──────── Material for the task
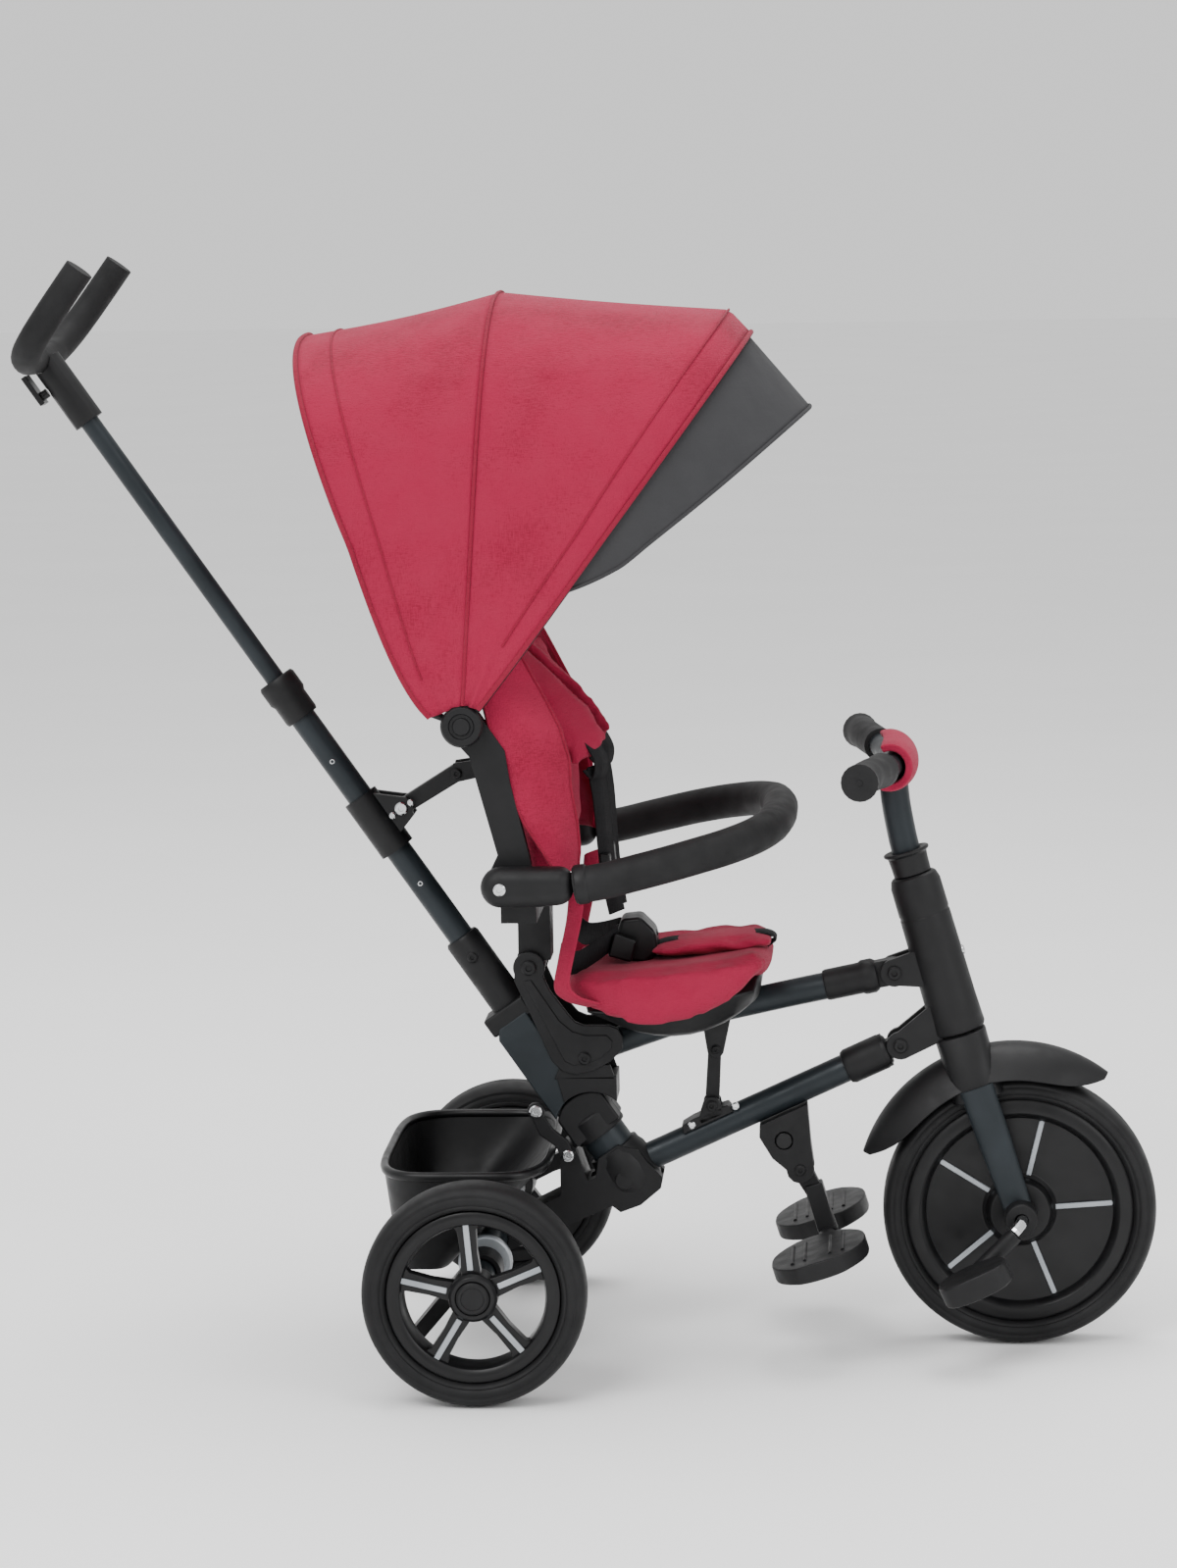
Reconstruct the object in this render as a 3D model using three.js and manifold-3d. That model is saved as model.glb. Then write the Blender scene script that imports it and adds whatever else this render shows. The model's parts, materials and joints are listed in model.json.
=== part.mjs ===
// Children's tricycle with parent push handle, reclining seat, canopy and folding frame.
// Millimetres. +X is forward, +Y is the rider's left, +Z is up, and Z = 0 is the ground.
// The drawing origin is on the ground under the rear axle; FRAME_SHIFT then centres the object.
import * as THREE from 'three';
import { mergeVertices } from 'three/addons/utils/BufferGeometryUtils.js';
import Module from 'manifold-3d';

const wasm = await Module();
wasm.setup();

// ---------------------------------------------------------------- driving dimensions
const GAP = 0.3;                                   // clearance between touching pieces
const FRAME_SHIFT = -97.6;                         // drawing origin to the object's middle

const REAR = { radius: 101, width: 46, track: 456, rim: 79, window: 66, hub: 22 };
const FRONT = { x: 492, radius: 127, width: 50, rim: 108, disc: 88, hub: 30 };
const WHEEL_SIDES = 36;                            // a flat facet touches the ground
const SPOKES = 5;

const AXLE = { r: 6, bore: 6.8, beam: 14 };
const ELBOW = { x: 120, z: 163 };                  // rear pivot of the lower tube
const PUSH = { x: 125, z: 166, dx: -0.57, dz: 0.822 };   // axis of column and push handle
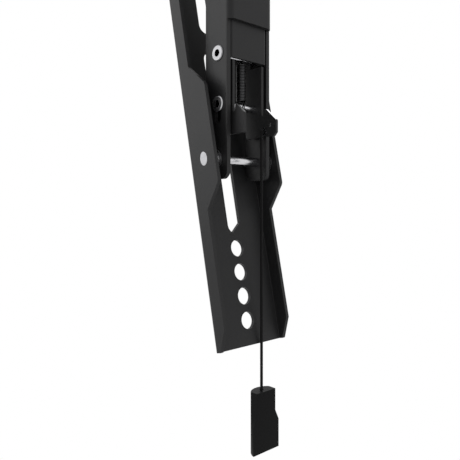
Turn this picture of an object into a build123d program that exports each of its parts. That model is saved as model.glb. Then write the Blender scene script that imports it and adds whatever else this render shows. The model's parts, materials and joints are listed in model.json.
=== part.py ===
from build123d import *
import math
import os

os.makedirs("parts", exist_ok=True)

# Frame: X across, +Y away from the wall, +Z up, origin on the wall face of the upright.
pivot_y = 11.35
pivot_z = -100.0
tilt = 12.25
sheet = 2.0
running = 0.05
gap = 0.3

# Upright that hangs on the wall rail, heights counted from the pivot.
wall_width = 30.3
wall_depth = 19.1
wall_bend = 3.75
wall_bottom = -10.0
wall_top = 312.0
wall_back_corner = 6.0
web_low = 69.4
rail_height = 210.0
web_above_lip = 46.0
lip_seat = 2.6

# Tubular rivets that cross the upright.
pin_y = 9.4
pin_radius = 2.0
pin_bore = 1.55
pin_mouth = 1.8
pin_head_radius = 4.0
pin_head = 0.7
upper_pin = 53.5
lower_pin = 27.85
guide_rivet = 97.0
latch_travel = 7.0
slot_slack = 0.4

# Guide behind the web of the upright.
guide_sheet = 1.5
guide_width = 25.2
guide_low = 50.8
guide_high = 104.0
guide_back = 13.0

# Latch with two ears that catch the lower lip of the rail.
latch_sheet = 1.6
latch_width = 22.0
latch_front = 3.0
latch_back = 17.0
latch_low = 12.4
latch_high = 88.0
latch_web_low = 58.0
latch_step = 49.8
latch_neck = 11.7
latch_bend = 2.1
ear_front = -7.5
ear_low = 14.4
ear_high = 20.7
ear_top_round = 1.5
ear_foot = (-5.85, 12.6)
left_ear_front = -5.15
hook_tip = 27.0
hook_tip_front = -0.35
hook_tip_back = 1.15
notch_floor = 23.75
ear_hole = (-3.25, 18.6)
ear_hole_radius = 0.9

# Spring between the two cross pins.
spring_wire = 0.35
spring_coil = 2.2
spring_turns = 16
spring_x = 0.6
spring_hook = 2.65
spring_hook_drop = 3.2
spring_lead = 0.15
spring_shoulder = (2.1, 1.1)
spring_loop = 240.0

# Pull cord with its eyelet, stop and handle.
cord_radius = 0.75
cord_x = 5.87
cord_y = -0.65
cord_lead_x = 8.2
cord_bend_share = 0.45
eyelet_y = 1.05
eyelet_z = 15.1
eyelet_bore = 1.1
eyelet_neck = 1.5
eyelet_flange_radius = 2.05
eyelet_flange = 0.4
stop_radius = 1.7
stop_length = 1.3
handle_top = -118.4
handle_height = 30.8
handle_width = 18.4
handle_neck_width = 13.4
handle_depth = 7.45
handle_front = -4.15
handle_neck = 11.2
handle_flare = 5.2
handle_bore = 1.05
handle_bore_length = 8.9
handle_pocket = 1.9
knot_radius = 1.6
knot_length = 4.0
knot_chamfer = 0.5

# Display strip, tilted about the pivot.
strip_width = 45.8
strip_face = 11.65
strip_depth = 9.4
strip_bend = 2.3
strip_low = -94.75
strip_length = 450.0
ear_depth = 20.1
ear_from = -13.5
ear_to = 37.0
ear_ramp_low = 11.8
ear_ramp_high = 12.5
ear_round = 3.5
stay_ear_depth = 16.1
stay_ear_half = 9.0
stay_ear_ramp = 8.0
foot_taper = 10.8
foot_depth = 4.2
hole_radius = 4.4
hole_pitch = 12.5
hole_count = 4
slot_low_tips = (-36.7, 65.15)
slot_mid_tip = 77.1
slot_slant_from = (4.4, -31.0)
slot_slant_to = (-1.9, -36.7)

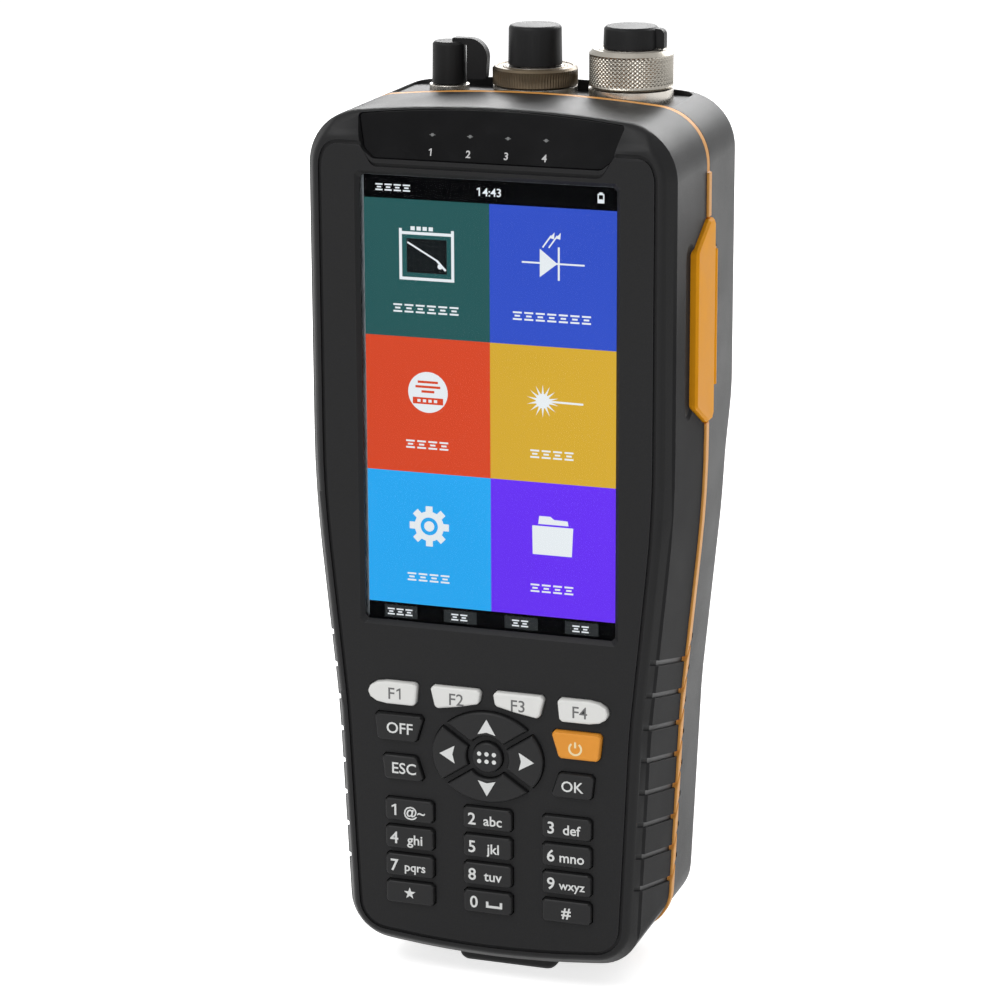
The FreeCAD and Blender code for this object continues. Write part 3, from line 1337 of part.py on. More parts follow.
────────────────
Written problem
Repeat the records above exactly.

Exercise response
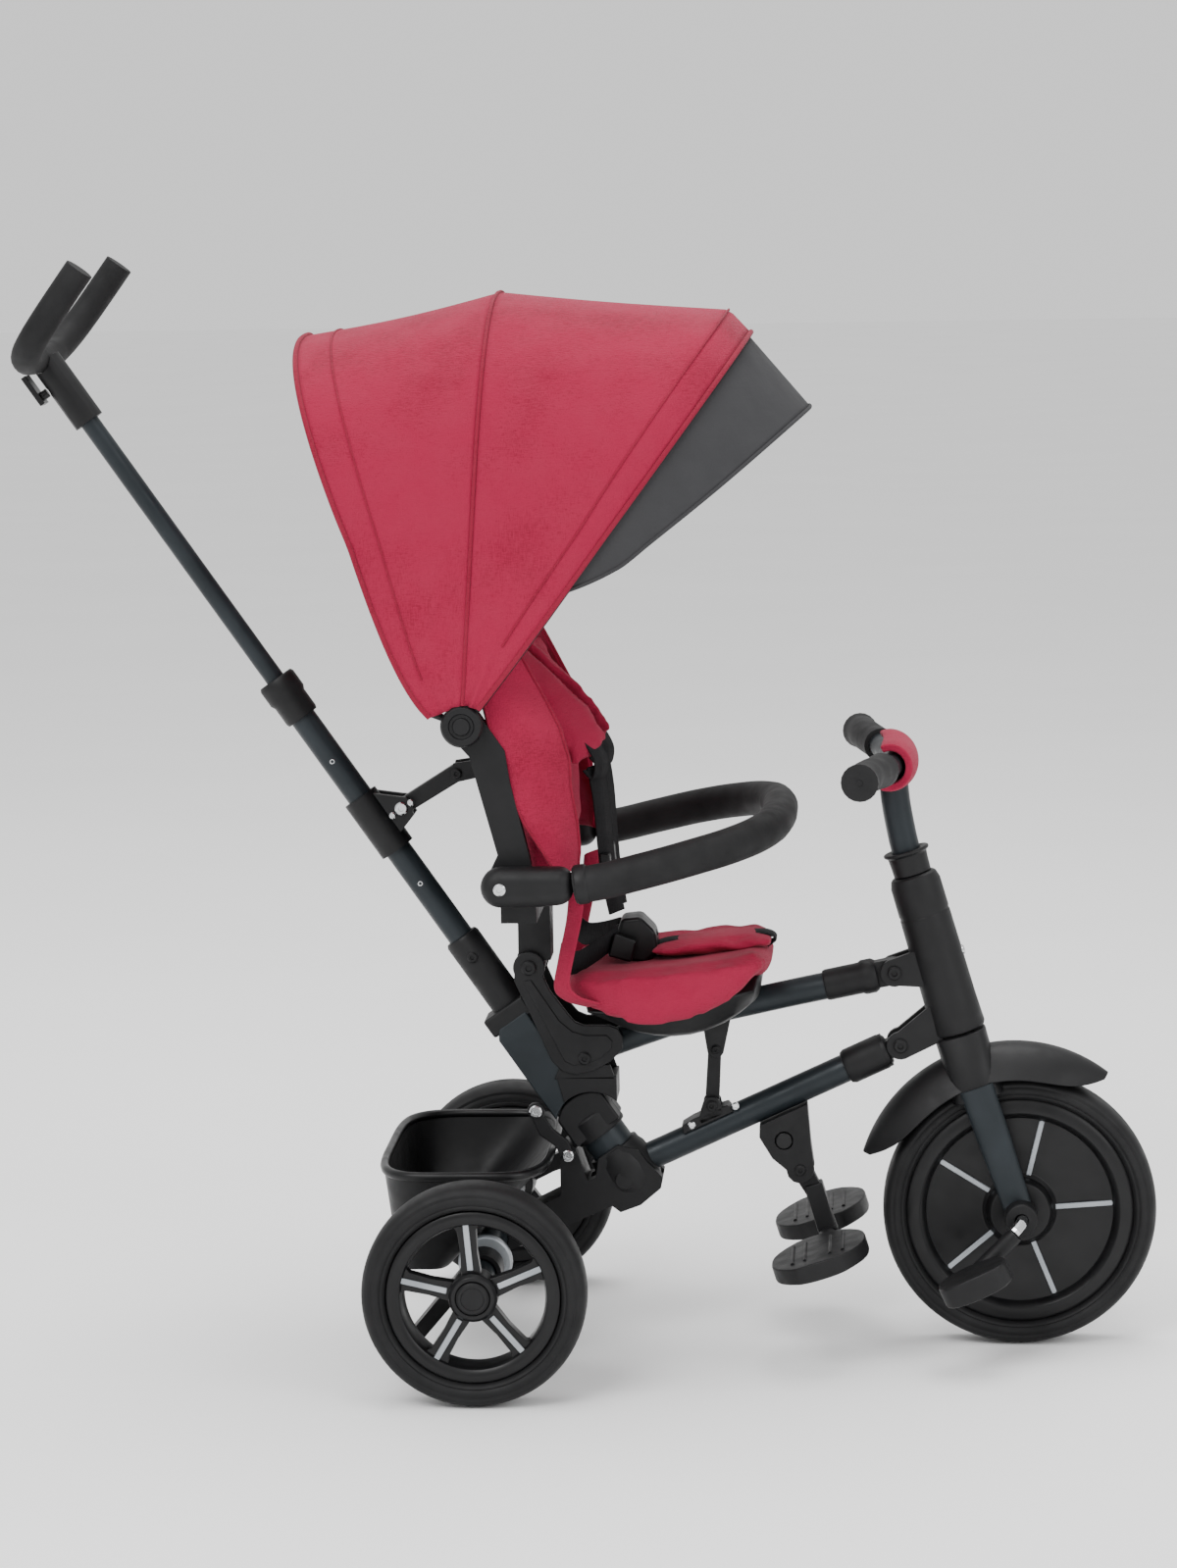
Reconstruct the object in this render as a 3D model using three.js and manifold-3d. That model is saved as model.glb. Then write the Blender scene script that imports it and adds whatever else this render shows. The model's parts, materials and joints are listed in model.json.
=== part.mjs ===
// Children's tricycle with parent push handle, reclining seat, canopy and folding frame.
// Millimetres. +X is forward, +Y is the rider's left, +Z is up, and Z = 0 is the ground.
// The drawing origin is on the ground under the rear axle; FRAME_SHIFT then centres the object.
import * as THREE from 'three';
import { mergeVertices } from 'three/addons/utils/BufferGeometryUtils.js';
import Module from 'manifold-3d';

const wasm = await Module();
wasm.setup();

// ---------------------------------------------------------------- driving dimensions
const GAP = 0.3;                                   // clearance between touching pieces
const FRAME_SHIFT = -97.6;                         // drawing origin to the object's middle

const REAR = { radius: 101, width: 46, track: 456, rim: 79, window: 66, hub: 22 };
const FRONT = { x: 492, radius: 127, width: 50, rim: 108, disc: 88, hub: 30 };
const WHEEL_SIDES = 36;                            // a flat facet touches the ground
const SPOKES = 5;

const AXLE = { r: 6, bore: 6.8, beam: 14 };
const ELBOW = { x: 120, z: 163 };                  // rear pivot of the lower tube
const PUSH = { x: 125, z: 166, dx: -0.57, dz: 0.822 };   // axis of column and push handle
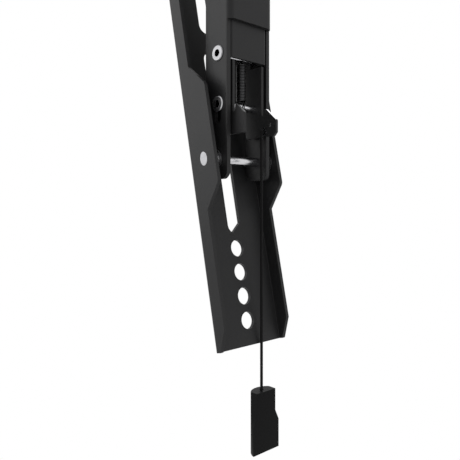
Turn this picture of an object into a build123d program that exports each of its parts. That model is saved as model.glb. Then write the Blender scene script that imports it and adds whatever else this render shows. The model's parts, materials and joints are listed in model.json.
=== part.py ===
from build123d import *
import math
import os

os.makedirs("parts", exist_ok=True)

# Frame: X across, +Y away from the wall, +Z up, origin on the wall face of the upright.
pivot_y = 11.35
pivot_z = -100.0
tilt = 12.25
sheet = 2.0
running = 0.05
gap = 0.3

# Upright that hangs on the wall rail, heights counted from the pivot.
wall_width = 30.3
wall_depth = 19.1
wall_bend = 3.75
wall_bottom = -10.0
wall_top = 312.0
wall_back_corner = 6.0
web_low = 69.4
rail_height = 210.0
web_above_lip = 46.0
lip_seat = 2.6

# Tubular rivets that cross the upright.
pin_y = 9.4
pin_radius = 2.0
pin_bore = 1.55
pin_mouth = 1.8
pin_head_radius = 4.0
pin_head = 0.7
upper_pin = 53.5
lower_pin = 27.85
guide_rivet = 97.0
latch_travel = 7.0
slot_slack = 0.4

# Guide behind the web of the upright.
guide_sheet = 1.5
guide_width = 25.2
guide_low = 50.8
guide_high = 104.0
guide_back = 13.0

# Latch with two ears that catch the lower lip of the rail.
latch_sheet = 1.6
latch_width = 22.0
latch_front = 3.0
latch_back = 17.0
latch_low = 12.4
latch_high = 88.0
latch_web_low = 58.0
latch_step = 49.8
latch_neck = 11.7
latch_bend = 2.1
ear_front = -7.5
ear_low = 14.4
ear_high = 20.7
ear_top_round = 1.5
ear_foot = (-5.85, 12.6)
left_ear_front = -5.15
hook_tip = 27.0
hook_tip_front = -0.35
hook_tip_back = 1.15
notch_floor = 23.75
ear_hole = (-3.25, 18.6)
ear_hole_radius = 0.9

# Spring between the two cross pins.
spring_wire = 0.35
spring_coil = 2.2
spring_turns = 16
spring_x = 0.6
spring_hook = 2.65
spring_hook_drop = 3.2
spring_lead = 0.15
spring_shoulder = (2.1, 1.1)
spring_loop = 240.0

# Pull cord with its eyelet, stop and handle.
cord_radius = 0.75
cord_x = 5.87
cord_y = -0.65
cord_lead_x = 8.2
cord_bend_share = 0.45
eyelet_y = 1.05
eyelet_z = 15.1
eyelet_bore = 1.1
eyelet_neck = 1.5
eyelet_flange_radius = 2.05
eyelet_flange = 0.4
stop_radius = 1.7
stop_length = 1.3
handle_top = -118.4
handle_height = 30.8
handle_width = 18.4
handle_neck_width = 13.4
handle_depth = 7.45
handle_front = -4.15
handle_neck = 11.2
handle_flare = 5.2
handle_bore = 1.05
handle_bore_length = 8.9
handle_pocket = 1.9
knot_radius = 1.6
knot_length = 4.0
knot_chamfer = 0.5

# Display strip, tilted about the pivot.
strip_width = 45.8
strip_face = 11.65
strip_depth = 9.4
strip_bend = 2.3
strip_low = -94.75
strip_length = 450.0
ear_depth = 20.1
ear_from = -13.5
ear_to = 37.0
ear_ramp_low = 11.8
ear_ramp_high = 12.5
ear_round = 3.5
stay_ear_depth = 16.1
stay_ear_half = 9.0
stay_ear_ramp = 8.0
foot_taper = 10.8
foot_depth = 4.2
hole_radius = 4.4
hole_pitch = 12.5
hole_count = 4
slot_low_tips = (-36.7, 65.15)
slot_mid_tip = 77.1
slot_slant_from = (4.4, -31.0)
slot_slant_to = (-1.9, -36.7)

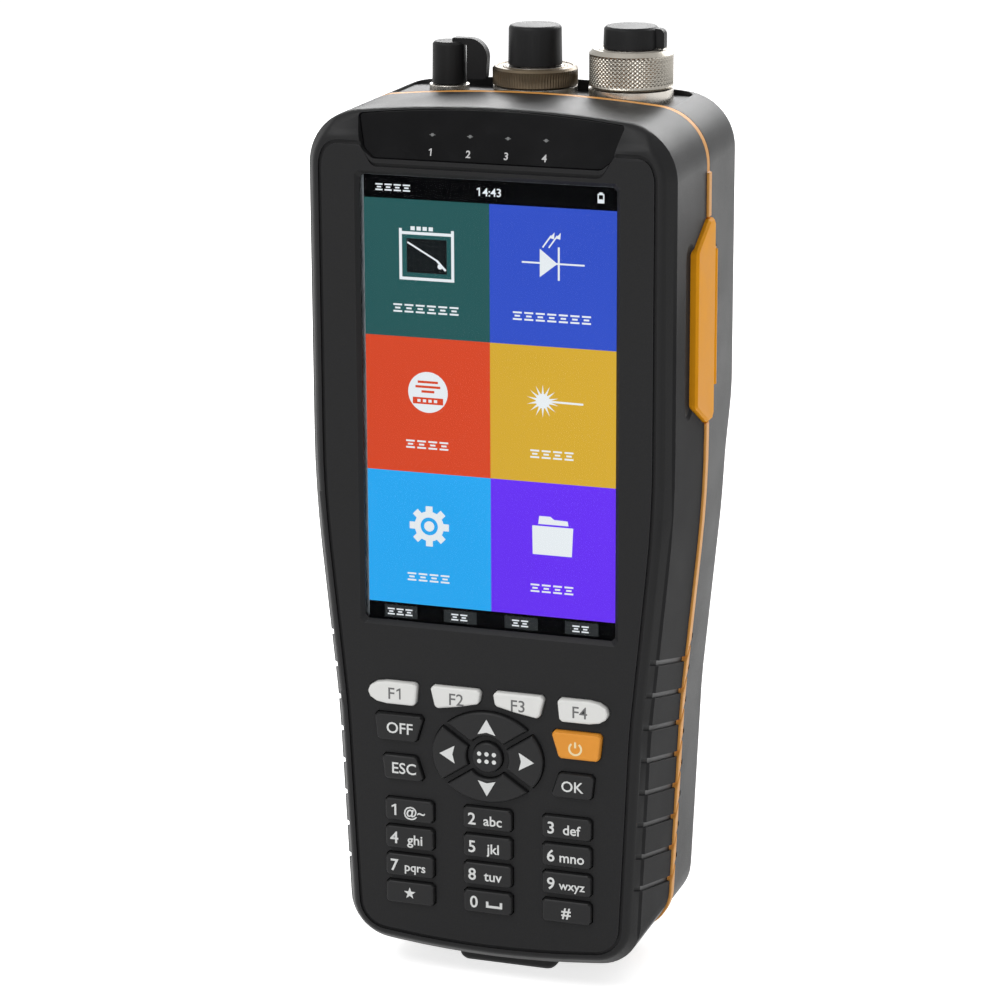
The FreeCAD and Blender code for this object continues. Write part 3, from line 1337 of part.py on. More parts follow.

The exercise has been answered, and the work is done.